Your great uncle was correct. Cnwch Goch or Cnwch Coch is in Ceredigion.
“North West of Snowdon”!!!!! Clearly Rishi bach wrote this as he has taken time out.of his busy schedule to announce he WILL NOT use Bannau
Not a place name but the pub called The Black c**k Inn near Caerphilly certainly brings a smile to local girls and a few boys too!
Surely Mumbles (Ystum Llwynarth) deserves a place!
I thought Ystum Llwynarth was a different place, subsequently corrupted to Oystermouth. Please correct me if I am wrong.
Ystumllwynarth = Oystermouth
Mwbwls = Mumbles
Yes we are allowed to laugh at ourselves, our language and our culture, but how did this anglo-centric piece of nonsense get past the editor?
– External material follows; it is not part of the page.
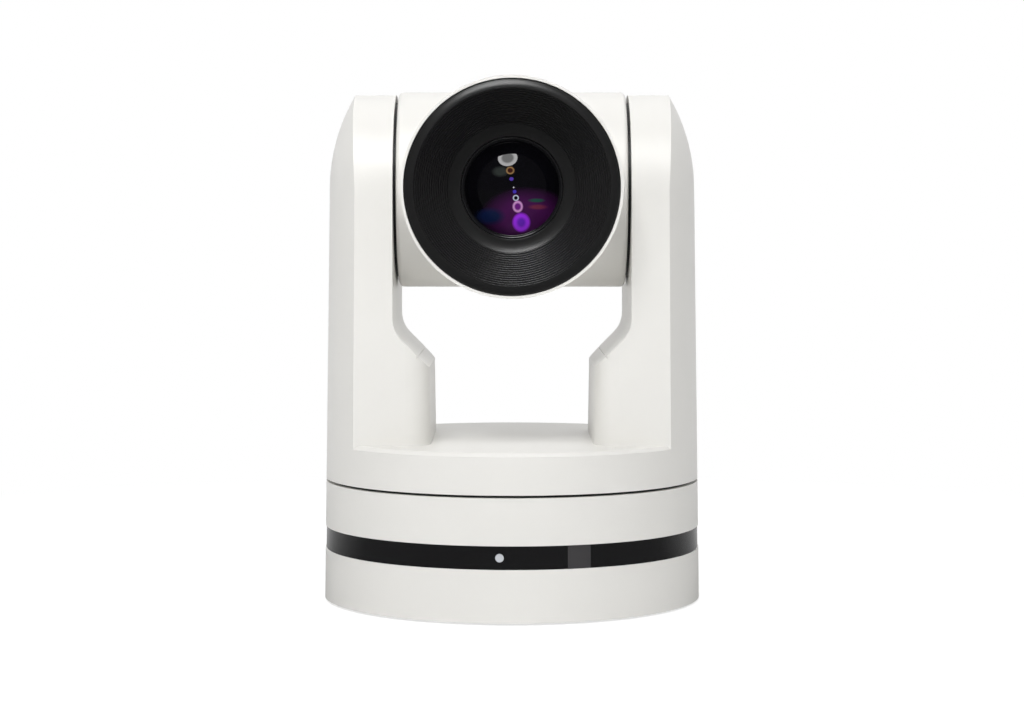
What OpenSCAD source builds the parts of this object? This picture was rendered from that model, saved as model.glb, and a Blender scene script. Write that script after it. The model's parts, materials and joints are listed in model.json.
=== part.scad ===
// Pan-tilt-zoom conference camera: round fixed base, turning yoke with two arms,
// tilting drum head with a ridged lens bezel. Millimetres. Z up, lens looks to -Y.
// The origin lies on the pan axis, at the underside of the rubber feet.

/* [Base] */
// Outer radius of the round base, measured at table height
base_r = 72; // [66:0.5:80]
// Room between the pan pulley and the base's deck
pulley_room = 1.1; // [0.8:0.1:12]
// Draft of every moulded outer wall, in degrees
draft = 0.87; // [0.3:0.01:2]
// Wall of the moulded white housings
wall = 2.2; // [1.6:0.1:3]
// Height that the rubber feet lift the tray off the table
foot_show = 0.8; // [0.5:0.1:2]
// Radius of one rubber foot
foot_r = 7; // [5:0.5:9]
// Depth that a foot is let into the tray floor
foot_sink = 1.2; // [0.8:0.1:1.6]
// Distance of each foot's centre from the base's rim
foot_inset = 12; // [11:0.5:20]
// Thickness of the tray floor
floor_t = 2.5; // [2.2:0.1:4]
// Height of the tray's outer wall, where the black band starts
band_z = 20; // [17:0.5:24]
// Height of the gloss black band
band_h = 8.5; // [6:0.5:11]
// How far the band sits back from the white walls
band_recess = 0.3; // [0.1:0.05:0.6]
// Thickness of the band
band_t = 2; // [1.5:0.1:2.5]
// Lap of the housing's inner sleeve below the band
lap = 2.5; // [1.5:0.5:4]
// Depth of the housing deck below the seam, which hides the labyrinth lip
deck_sink = 1.6; // [1.2:0.1:3]
// Thickness of the housing deck
deck_t = 2.2; // [1.8:0.1:3]

// Angle of the front feet from the X axis
foot_a1 = -35; // [-38:1:-30]
// Angle of the rear feet from the X axis
foot_a2 = 50; // [40:1:56]

/* [Indicator and receiver] */
// Diameter of the status light
led_d = 3; // [2:0.5:5]
// Angle of the status light from straight ahead, degrees towards +X
led_angle = -3.6; // [-20:0.1:20]
// Width of the infrared window
ir_w = 8.8; // [6:0.2:14]
// Angle of the infrared window from straight ahead, degrees towards +X
ir_angle = 19.8; // [12:0.1:40]
// Size of the receiver module behind the window, square
ir_mod = 6; // [5:0.5:7]
// Depth of the receiver module
ir_mod_d = 4; // [3:0.5:6]

/* [Base inside] */
// Height of the chassis plate's underside
chassis_z = 31; // [30.4:0.2:32]
// Thickness of the chassis plate
chassis_t = 2.5; // [1.5:0.1:2.6]
// Clearance between the chassis plate and the base's wall
chassis_gap = 6.8; // [5.5:0.1:9]
// Height of the main board's underside
board_z = 12; // [11:0.5:13]
// Thickness of the circuit boards
board_t = 1.6; // [1:0.2:2]
// Clearance between the main board and the base's wall
board_gap = 4.8; // [3.5:0.1:7]
// Distance of the four long screws from the base's rim
post_inset = 18; // [17:0.5:20]
// Angle of the front long screws from the X axis
post_a1 = -52; // [-60:1:-45]
// Angle of the rear long screws from the X axis
post_a2 = 24; // [15:1:28]
// Radius of the screw posts
post_r = 4.2; // [3.6:0.2:5]
// Extra radius of the shoulder that carries the main board
post_step = 1.6; // [1:0.2:2.4]
// Shank radius of the long base screws
screw_r = 1.5; // [1.25:0.05:2]
// Head radius of the long base screws
screw_head_r = 2.8; // [2.4:0.1:3.4]
// Head height of the long base screws
screw_head_h = 1.6; // [1.2:0.1:2]
// Thread depth of the long screws in the housing posts
screw_bite = 6; // [4:0.5:7]
// Radius clearance of a screw in a plain hole
screw_gap = 0.2; // [0.1:0.05:0.4]

/* [Tripod and bracket threads] */
// Radius of the quarter-inch tripod thread
tripod_r = 3.175; // [3:0.005:5]
// Depth of the tripod thread
tripod_depth = 8; // [6:0.5:8.5]
// Wall of the steel tripod insert
tripod_wall = 2.3; // [1.5:0.1:4]
// Flange of the tripod insert above the floor, radial
tripod_flange = 2; // [1:0.5:4]
// Flange height of the tripod insert
tripod_flange_h = 1.5; // [1:0.1:2.5]
// Spacing of the bracket screw holes along X
bracket_x = 60; // [50:1:66]
// Spacing of the bracket screw holes along Y
bracket_y = 50; // [40:1:56]
// Radius of the bracket screw holes
bracket_r = 2; // [1.5:0.25:2.5]
// Height of the bosses round the bracket screw holes
bracket_boss_h = 6; // [4:0.5:7]
// Wall of the bosses round the bracket screw holes
bracket_wall = 2; // [1.5:0.5:3]

/* [Rear connectors] */
// Room between the outermost connector and the bay's side
bay_side = 0.7; // [0.5:0.1:2]
// Depth of the connector bay, from the base's rim to the panel
bay_depth = 22; // [20:0.5:24]
// Height of the bay's ceiling above the table
bay_top = 36; // [35:0.5:38]
// Thickness of the connector panel
panel_t = 2; // [1:0.25:2.5]
// Gap between neighbouring connectors
port_gap = 1.6; // [1:0.1:1.7]
// How far connector faces stand out of the panel
port_out = 0.6; // [0.2:0.1:1.2]
// Depth of the connector bodies behind the panel
port_in = 13; // [11:0.5:16]
// Clearance between a connector and its panel cut-out
port_fit = 0.15; // [0.1:0.05:0.3]
// Width of the power inlet's body
dc_w = 9; // [8:0.5:11]
// Height of the power inlet's body
dc_h = 11; // [10:0.5:12]
// Bore radius of the power inlet
dc_bore = 3.2; // [2.75:0.05:3.5]
// Radius of the power inlet's centre pin
dc_pin = 1.05; // [0.65:0.05:1.3]
// Width of the audio jack's body
audio_w = 7; // [6:0.5:9]
// Height of the audio jack's body
audio_h = 7; // [6:0.5:9]
// Bore radius of the audio jack
audio_bore = 1.8; // [1.25:0.05:2]
// Width and height of the serial connector's body
serial_w = 14; // [13:0.5:15]
// Bore radius of the serial connector's round shell
serial_bore = 4.75; // [4.5:0.05:5]
// Width and height of the video connector's block
sdi_w = 12; // [11:0.5:14]
// Outer radius of the video connector's barrel
sdi_r = 4.8; // [4.5:0.05:5.2]
// Wall of the video connector's barrel
sdi_wall = 0.9; // [0.6:0.1:1.2]
// Length of the video connector's barrel outside the panel
sdi_len = 12; // [9:0.5:13]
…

Disappointed in nation.cymru on this occasion.
O le wyt ti’n dŵad, Arthur?
Weli di mod i o Bontrhythallt (jest i lawr y lôn o’r llun) o fy sylw cyntaf yma.
Favourite road signs:
Llanddewi-Brefi
Commins Coch
Libanus
This is fifth-form humour with zero comedic content. Waste of ink.
Melin y Wig in North Wales is an interesting name.